On the few occasions that wine hits the news, the story rarely has anything to do with the pleasure that wine offers but its value.
'Record prices paid for magnum of Chateau something-or-other' is the sort of headline we're used to reading, but it isn't often that a bottle of wine makes the front page because it happens to be astonishingly delicious. For people who genuinely love wine - for the pleasure it gives, the fascination it inspires, the quality it adds to our lives - the idea that it's also a commodity that can be used to turn a fast buck seems a little unsettling. More depressing still is the fact that when some dusty bottle of Sauternes dating back to the Napoleonic Wars goes for thousands of pounds at auction it is not because it is a great wine but simply because it is so very rare that some obsessive collector is prepared to pay a ludicrous price for the pleasure of owning it. However, as well as the big-spending collectors, there's also a subset of wine buffs who try to assuage the guilt they feel about spending money on good wine by making their hobby pay.
THE FREE WINE THEORY
The theory goes like this. Each year you buy through a wine merchant a case of wine - usually red Bordeaux or Burgundy - at a preferential rate from a good vintage before it is bottled (known as buying 'en primeur').

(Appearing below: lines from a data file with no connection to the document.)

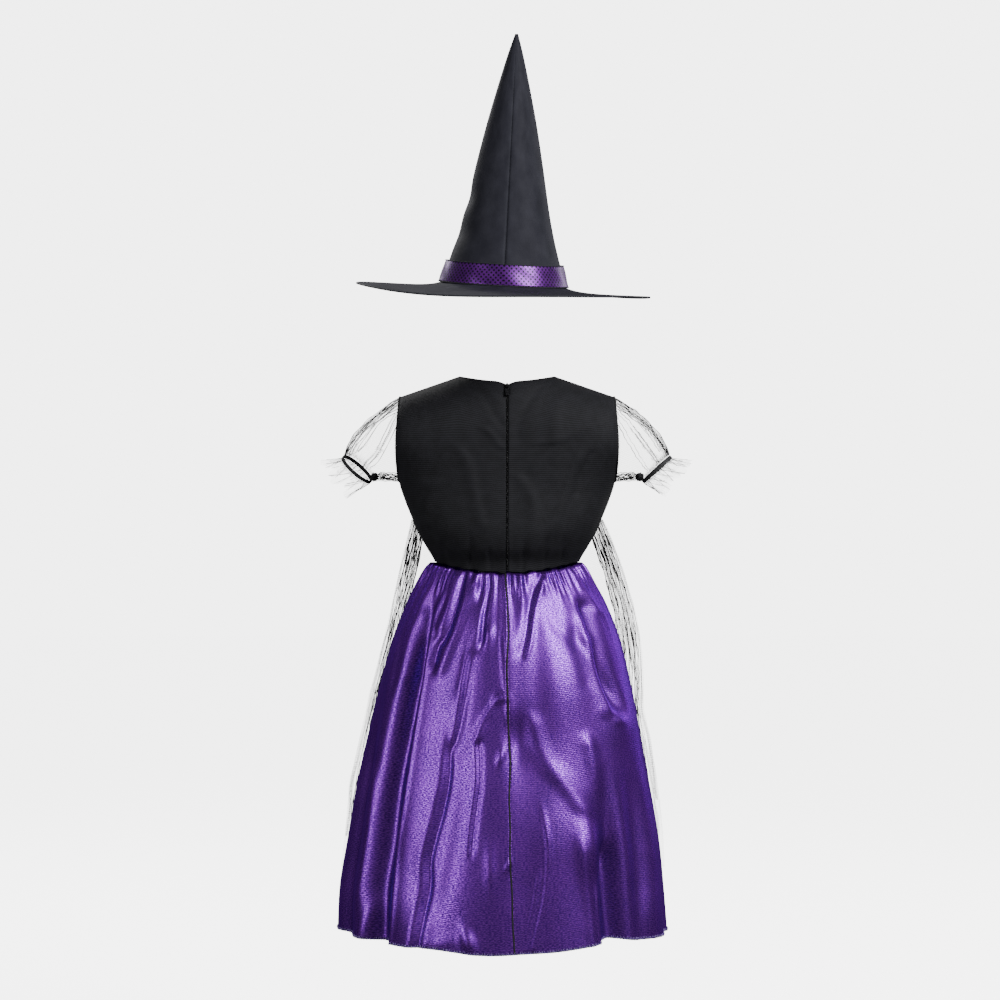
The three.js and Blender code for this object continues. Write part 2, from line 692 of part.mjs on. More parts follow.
function overlayAt(u, v) {
  const edge = lerp(overlay.topEdgeAngle, overlay.hemEdgeAngle, v ** 4) * degree;
  const angle = lerp(-edge, edge, u);
  const facing = Math.cos(angle) ** 2;
  const top = lerp(overlay.sideTop, overlay.centreTop, facing);
  const hem = lerp(overlay.sideHem, overlay.centreHem, facing);
  const z = lerp(top, hem, v);
  const sewn = sectionAt(bodiceSections, 'z', top);
  const off = clothWall / 2 + seamGap + netWall / 2 + overlay.ease;
  const touch = sectionAt(skirtSections, 'z', overlay.touchHeight);
  const fall = THREE.MathUtils.clamp((top - z) / (top - overlay.touchHeight), 0, 1);
  const clear = lerp(overlay.clearTop, overlay.clearHem, smooth(overlay.clearFrom, overlay.touchHeight, z));
  const ease = angle < 0 ? overlay.bulgeLeft : overlay.bulgeRight;
  const bulge = ease * Math.sin(Math.PI * fall) * (1 - facing);
  const power = lerp(2, sewn.power, 1 - fall);
  let halfWidth = lerp(sewn.halfWidth + off, touch.halfWidth + clear, fall) + bulge;
  let depth = lerp(sewn.front + off + halfSeam, touch.depth + clear, fall);
  let shift = sewn.shift * Math.cos(angle);
  if (z < waistAt(Math.PI - angle)) {
    const skirt = sectionAt(skirtSections, 'z', z);
    halfWidth = Math.max(halfWidth, skirt.halfWidth + clear);
    depth = Math.max(depth, skirt.depth + clear);
    shift = lerp(shift, skirt.shift, fall);
  }
  const waving = smooth(overlay.waveStart, overlay.waveFull, v) * (1 - Math.cos(2 * overlay.waves * angle));
  const wave = 0.5 * overlay.waveDepth * waving;
  const sine = Math.abs(Math.sin(angle)) ** (2 / power) * Math.sign(angle);
  const cosine = Math.cos(angle) ** (2 / power);
  return new THREE.Vector3(shift + (halfWidth + wave) * sine, (depth + wave) * cosine, z);
}

const overlayRows = [0, 0.1, 0.22, 0.38, 0.55, 0.77, 1];
const overlayWall = wallOn(overlayAt, { across: 44, along: overlayRows, thickness: netWall });
addPiece(costume, 'overlay_front', overlayWall, 'blackNet');

// Hat

const hat = new THREE.Group();
hat.position.set(hatPlace.x, hatPlace.y, hatPlace.z);
hat.rotation.set(hatPlace.leanBack * degree, hatPlace.leanRight * degree, 0);
costume.add(hat);

const coneTop = coneSections[coneSections.length - 1].z;

for (const side of [-1, 1]) {
  const at = (u, v) => {
    const section = sectionAt(coneSections, 'z', coneTop * v);
    const gap = halfSeam / section.radius;
    const angle = side * lerp(gap, Math.PI - gap, u);
    const x = section.radius * Math.sin(angle);
    const y = -section.radius * Math.cos(angle);
    return new THREE.Vector3(x, y, coneBase + section.z);
  };
  const wall = (v) => Math.min(clothWall, 2 * (sectionAt(coneSections, 'z', coneTop * v).radius - coneTipCore));
  const along = [0, 0.1, 0.25, 0.45, 0.65, 0.85, 0.95, 1];
  const geometry = wallOn(at, { across: 16, along, thickness: wall });
  addPiece(hat, side < 0 ? 'hat_cone_left' : 'hat_cone_right', geometry, 'hatTaffeta');
}

function brimHeight(angle, radius) {
  const share = (radius / brim.radius) ** 2;
  const rise = brim.rise * Math.exp(-(radius - brim.innerRadius) / brim.riseReach);
  const sag = brim.sag * (1 + Math.cos(2 * angle));
  const twist = (brim.twist * Math.sin(2 * angle) * (1 + Math.cos(angle))) / 2;
  return rise + share * (twist - sag);
}

const brimBaseHeight = (angle) => brimHeight(angle, brim.innerRadius) - brim.rise;

const brimAt = (u, v) => {
  const angle = 2 * Math.PI * u;
  const radius = lerp(brim.innerRadius, brim.radius, v);
  const level = brimHeight(angle, radius) - brimBaseHeight(angle) * (1 - smooth(0, brim.level, v));
  return new THREE.Vector3(radius * Math.sin(angle), -radius * Math.cos(angle), level - brim.thickness / 2);
};
const brimRows = [0, 0.06, 0.16, 0.45, 1];
const brimWall = wallOn(brimAt, { across: 40, along: brimRows, thickness: brim.thickness, closed: true });
addPiece(hat, 'hat_brim', brimWall, 'hatTaffeta');

const bandAt = (u, v) => {
  const angle = 2 * Math.PI * u;
  const radius = lerp(band.bottomRadius, band.topRadius, v);
  const sag = band.sag * Math.max(Math.cos(angle), 0);
  const z = band.bottom - sag + band.height * v;
  return new THREE.Vector3(radius * Math.sin(angle), -radius * Math.cos(angle), z);
};
const bandWall = wallOn(bandAt, { across: 40, along: 1, thickness: band.thickness, closed: true });
addPiece(hat, 'hat_band', bandWall, 'bandFoil');

export default costume;
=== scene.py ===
import math

import bmesh
import bpy
import numpy as np
from mathutils import Matrix, Vector


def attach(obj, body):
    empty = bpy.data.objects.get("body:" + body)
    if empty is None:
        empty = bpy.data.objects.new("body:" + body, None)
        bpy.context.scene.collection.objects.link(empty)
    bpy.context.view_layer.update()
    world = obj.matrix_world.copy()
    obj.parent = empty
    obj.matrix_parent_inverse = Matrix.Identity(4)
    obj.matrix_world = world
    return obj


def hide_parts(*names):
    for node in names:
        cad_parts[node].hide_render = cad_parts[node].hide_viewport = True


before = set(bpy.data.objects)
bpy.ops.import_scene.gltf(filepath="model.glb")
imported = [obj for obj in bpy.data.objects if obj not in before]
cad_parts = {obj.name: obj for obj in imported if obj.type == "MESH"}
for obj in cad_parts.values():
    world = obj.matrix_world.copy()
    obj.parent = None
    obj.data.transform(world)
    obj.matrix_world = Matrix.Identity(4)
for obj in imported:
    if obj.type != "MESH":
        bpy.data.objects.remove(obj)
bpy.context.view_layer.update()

# A child's witch costume filled out as if worn, seen from behind: hat, black bodice, purple satin
# skirt with a net panel over its front, and short net sleeves gathered by elastic.
# Tables are in millimetres. The back faces -Y and the wearer's right side is +X.
mm = 0.001
degree = math.pi / 180

print("camera")
view = {"x": -9.1, "z": -159.9, "distance": 4000, "frameWidth": 1300, "sensor": 36}
cameraData = bpy.data.cameras.new("view")
cameraData.sensor_width = view["sensor"]
cameraData.lens = view["sensor"] * view["distance"] / view["frameWidth"]
camera = bpy.data.objects.new("view", cameraData)
camera.location = (view["x"] * mm, -view["distance"] * mm, view["z"] * mm)
camera.rotation_euler = (math.pi / 2, 0, 0)
bpy.context.scene.collection.objects.link(camera)
bpy.context.scene.camera = camera


# numbers and tables

def lerp(a, b, share):
    return a + (b - a) * share


def smooth(low, high, value):
    share = np.clip((value - low) / (high - low), 0, 1)
    return share * share * (3 - 2 * share)


def bump(distance, halfWidth):
    return np.exp(-((distance / halfWidth) ** 2))


def tableAt(rows, key, place):  # every column at these places, on a smooth curve through the rows
    place = np.asarray(place, dtype=float)
    knots = np.array([row[key] for row in rows], dtype=float)
    last = len(rows) - 1
    low = np.searchsorted(knots[1:last], place, side="left")
    high = low + 1
    before = np.maximum(low - 1, 0)
    after = np.minimum(low + 2, last)
    span = knots[high] - knots[low]
    s = np.clip((place - knots[low]) / span, 0, 1)
    result = {}
    for name in rows[0]:
        column = np.array([row[name] for row in rows], dtype=float)
        rise = column[high] - column[low]
        startSlope = (column[high] - column[before]) / (knots[high] - knots[before]) * span
        endSlope = (column[after] - column[low]) / (knots[after] - knots[low]) * span
        curve = 3 * rise - 2 * startSlope - endSlope
        twist = startSlope + endSlope - 2 * rise
        result[name] = column[low] + s * (startSlope + s * (curve + s * twist))
    return result


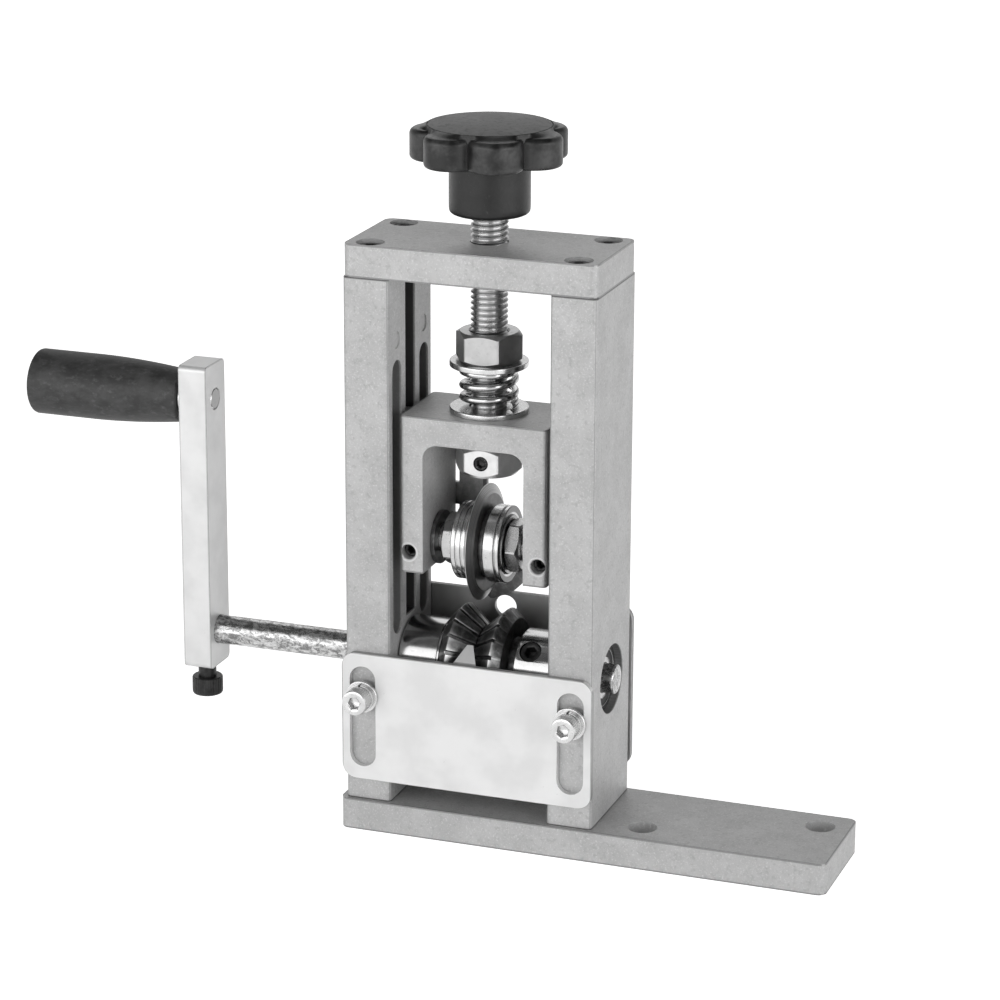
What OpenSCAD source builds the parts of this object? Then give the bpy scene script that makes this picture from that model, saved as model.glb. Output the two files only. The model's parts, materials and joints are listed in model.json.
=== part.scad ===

When the wine eventually arrives you either leave it in the merchant's cellar or store it in your own. In a few years' time, when the wine has reached maturity you sell half the wine at a profit, which you use to buy some more wine before it is bottled, and drink the rest.
It sounds simple, doesn't it? But just bear in mind the following pitfalls and hidden costs:
- The price at which the wine is advertised by the producer looks attractive, but by the time it reaches you or the wine merchant it will have attracted taxes that bump up the price
- If you decide to keep the wine on the merchant's premises you will have to pay a storage charge. There's also a possibility that if the merchant goes bust you could lose all your wine
- Even if you have enough space with the right conditions for storing wine, there's the chance that it could be stolen or that your cellar could be damaged by a fire or a flood
- The wine might fail to fulfil its potential and therefore offer little, if any, return on your investment
Some people further justify buying in this way by pointing out that in some countries the practice can be a very tax-efficient form of investment. However, with so many potential pitfalls and overheads, the risks seem high and the potential returns slim. Remember too that in what are thought to be very good vintages - 2000, for example - competition for wines is intense and so prices rise dramatically and offer very little potential for significant returns for many years to come.
CONSIDER THE ALTERNATIVES
Buying wine en primeur and storing it for a few years is not the only way to get your hands on old vintage wine. By the time you have paid for the wine and all the additional cost of duty and storage (and accounted for the fact that your money has been tied up for a few years) buying older vintages from a wine merchant doesn't seem quite so expensive. Another possibility is to buy old wine at auction - however this is more complicated and there can be greater risks involved. The other advantage to buying wines in this way is that it gives you the option to choose the wine you want to drink - rather than something that you happened to buy a few years before which might not have performed particularly well.